Although his facilities will manufacture Hard MTN Dew, it’s unclear if the product would qualify as “beer” today.

Pepsi, for its part, appears to be entering unchartered territory. The issue raises concerns that others in the soft-drink business could follow suit. 

When asked during its most-recent conference call with Wall Street analysts what “the end game” is in creating its own distribution network for alcohol beverages, PepsiCo Chairman and CEO Ramon L. Laguarta said the arrangement would help give PepsiCo “an opportunity to create a distribution system in the U.S. that is quite unique in the sense that it would be an integrated distribution system that can make coordinated decisions across multiple states.”

The ability to distribute alcohol beverages would give the company a competitive advantage, helping the beverage giant fill its trucks, increase drop sizes to retailers and integrate its entire distribution system across the country, he said.

The company already has applied for permits to distribute in states including Illinois, Wisconsin, Oklahoma, Florida, Kentucky and Minnesota, Beer Business Daily reported.

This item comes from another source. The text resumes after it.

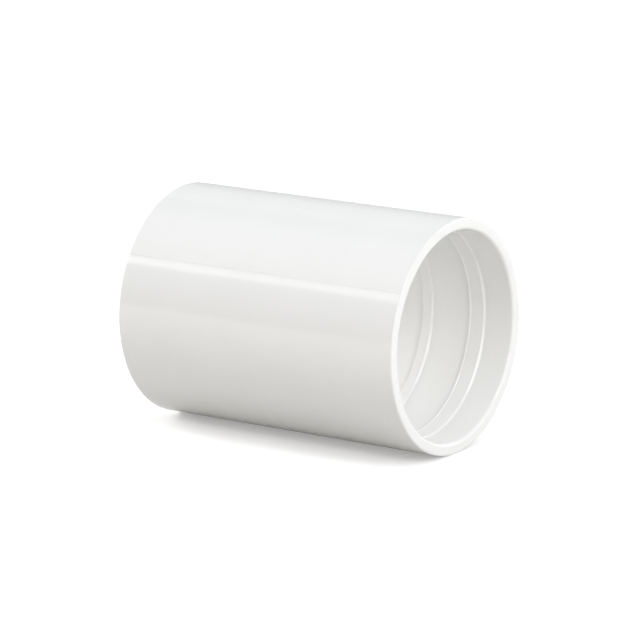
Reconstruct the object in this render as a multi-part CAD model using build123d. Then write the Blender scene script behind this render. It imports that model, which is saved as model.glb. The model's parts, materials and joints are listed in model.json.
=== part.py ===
from build123d import *
import os

# Straight pipe coupling: one injection-moulded tube with a socket at each end and a stop
# between them. The axis lies along X, the origin is at the middle of the axis, sizes are in mm.

# Driving dimensions
tube_radius = 25.4          # outside of the 2 inch thin-wall tube that each socket takes
tube_wall = 1.5             # wall of that tube, which the stop ring covers
rib_clearance = 0.05        # gap between the tube and the crest of each rib
wall_thickness = 2.95       # socket wall between the ribs
socket_depth = 38.6         # from the mouth to the stop
stop_width = 2.5            # length of the stop ring along the axis

# Ribs inside each socket. A rib climbs a short ramp to a flat crest, ends in a narrow grip lip
# that stands a little higher, and drops square to the wall behind it. Each is given as the
# distance from the mouth to its foot, the same to its drop, crest height and lip height.
outer_rib = (7.95, 12.5, 0.4, 0.15)
inner_rib = (23.05, 26.1, 0.4, 0.1)
rib_ramp = 0.5              # length of the ramp along the axis
lip_ramp = 0.3              # length of the slope from the crest up to the lip
lip_width = 0.3             # flat top of the lip

# Rounded edges
lip_radius = 0.8            # inside edge of each mouth, which leads the tube in
rim_radius = 0.5            # outside edge of each mouth
drop_radius = 0.1           # top edge of each lip's drop, and the edges of the stop

# Sizes worked out from those
crest_radius = tube_radius + rib_clearance
socket_radius = crest_radius + outer_rib[2]
outer_radius = socket_radius + wall_thickness
stop_radius = tube_radius - tube_wall
half_length = socket_depth + stop_width / 2


def half_bore_outline():
    """Corners of the bore from the middle out to the +X mouth, as (x, radius)."""
    outline = [(stop_width / 2, stop_radius), (stop_width / 2, socket_radius)]
    for foot_depth, drop_depth, crest_height, lip_height in (inner_rib, outer_rib):
        foot = half_length - foot_depth
        drop = half_length - drop_depth
        crest = socket_radius - crest_height
        lip = crest - lip_height
        outline += [
            (drop, socket_radius),
            (drop, lip),
            (drop + lip_width, lip),
            (drop + lip_width + lip_ramp, crest),
            (foot - rib_ramp, crest),
            (foot, socket_radius),
        ]
    outline.append((half_length, socket_radius))
    return outline


def corners_at(sketch, x_places, radius):
    """Sketch corners at any of the given distances from the middle and at one radius."""
    return [
        corner
        for corner in sketch.vertices()
        if abs(corner.Y - radius) < 1e-4
        and any(abs(abs(corner.X) - x) < 1e-4 for x in x_places)
    ]


def make_coupling_body():
    """The whole moulding, as one half section turned about the X axis."""
    right_bore = half_bore_outline()
    left_bore = [(-x, radius) for x, radius in reversed(right_bore)]
    outside = [(half_length, outer_radius), (-half_length, outer_radius)]

    with BuildPart() as body:
        with BuildSketch(Plane.XZ) as section:
            with BuildLine():
                Polyline(*left_bore, *right_bore, *outside, close=True)
            make_face()
            fillet(corners_at(section, [half_length], socket_radius), lip_radius)
            fillet(corners_at(section, [half_length], outer_radius), rim_radius)
            for foot_depth, drop_depth, crest_height, lip_height in (inner_rib, outer_rib):
                lip = socket_radius - crest_height - lip_height
                fillet(corners_at(section, [half_length - drop_depth], lip), drop_radius)
            fillet(corners_at(section, [stop_width / 2], stop_radius), drop_radius)
        revolve(axis=Axis.X)
    return body.part


coupling_body = make_coupling_body()
coupling_body.label = "coupling_body"

os.makedirs("parts", exist_ok=True)
export_step(coupling_body, "parts/coupling_body.step")

print("outer diameter", 2 * outer_radius, "length", 2 * half_length)
print("crest radius", crest_radius, "socket wall radius", socket_radius)
print("volume in cubic mm", round(coupling_body.volume))
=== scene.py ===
# %% [markdown]
# # A straight pipe coupling
# A coupling is a short plastic tube with a socket at each end. Two pipes are pushed in until they
# meet a stop ring in the middle. The real one is a single injection moulding, so this lesson makes a
# single piece: its cross-section is drawn once, turned round the axis, and then given the marks that
# the mould leaves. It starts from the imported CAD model, which settles every size.

# %% Load the CAD frame
import json
import math

import bmesh
import bpy
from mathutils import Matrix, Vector


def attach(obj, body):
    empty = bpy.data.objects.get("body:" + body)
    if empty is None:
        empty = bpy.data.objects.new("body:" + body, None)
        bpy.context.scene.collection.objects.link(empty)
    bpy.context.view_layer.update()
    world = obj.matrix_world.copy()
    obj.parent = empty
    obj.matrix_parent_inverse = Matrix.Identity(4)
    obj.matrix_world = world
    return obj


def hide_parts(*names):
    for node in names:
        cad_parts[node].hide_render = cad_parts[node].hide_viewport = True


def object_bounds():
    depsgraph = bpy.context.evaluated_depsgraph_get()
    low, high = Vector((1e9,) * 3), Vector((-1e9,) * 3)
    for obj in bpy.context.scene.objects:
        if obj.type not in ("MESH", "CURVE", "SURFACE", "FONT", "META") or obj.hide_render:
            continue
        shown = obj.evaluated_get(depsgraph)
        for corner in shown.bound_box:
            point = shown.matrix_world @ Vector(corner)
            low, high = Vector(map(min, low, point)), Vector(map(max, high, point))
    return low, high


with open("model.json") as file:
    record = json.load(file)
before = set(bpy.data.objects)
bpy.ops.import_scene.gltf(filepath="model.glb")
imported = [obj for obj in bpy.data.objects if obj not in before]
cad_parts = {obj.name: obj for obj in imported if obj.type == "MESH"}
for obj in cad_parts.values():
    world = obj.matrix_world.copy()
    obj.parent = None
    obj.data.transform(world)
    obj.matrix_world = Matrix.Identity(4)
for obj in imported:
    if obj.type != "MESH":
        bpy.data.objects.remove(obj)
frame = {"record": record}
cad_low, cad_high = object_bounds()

print("CAD box in mm", [round(1000 * size, 2) for size in cad_high - cad_low])

# %% [markdown]
# ## Sizes
# Blender works in metres and a moulding is drawn in millimetres, so one value converts. The length
# and the outside radius are read from the CAD box, and the radius of the ribs' flat crest from the
# socket's mount, so that the lesson follows the part if the part changes.

# %% Read the main sizes
MM = 0.001
half_length = cad_high.x
outer_radius = cad_high.z
sockets = {mount["name"]: mount for mount in frame["record"]["mounts"]}
crest_radius = sockets["right_socket"]["dims"]["r_mm"] * MM
crest_height = 0.4 * MM
socket_radius = crest_radius + crest_height
print("outer radius", round(outer_radius / MM, 2), "socket radius", round(socket_radius / MM, 2))

# %% [markdown]
# ## Helpers for edit mode
# An operator works on whatever is selected, so each step first clears the selection and then picks
# points by where they are. One helper does both. It takes a test on a point's place, and edges and
# faces follow when all their points are picked.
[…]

But several federal and state statutes that govern the sale and distribution of alcohol could stand in the way.

“I’m not clear that (PepsiCo) can self-distribute these products, and it’s not clear that they’re going to,” said Mike Madigan, a distributor attorney, at this week's NBWA conference, per BBD.

Under the Federal Alcohol Administration Act and state alcohol laws, alcohol beverage suppliers are prohibited from paying so-called slotting fees or providing retailers with any item of value. Outside of alcohol, PepsiCo pays massive slotting fees for products ranging from Cap’n Crunch cereal and Quaker Oats to Doritos and Gatorade, which is a legal and accepted practice in the non-alc business.

On top of that, in certain states, companies that hold distributor’s licenses cannot pay slotting fees, whether they’re for non-alc products or alcohol-containing products.

The entire arrangement, Madigan said, “really raises some interesting questions.”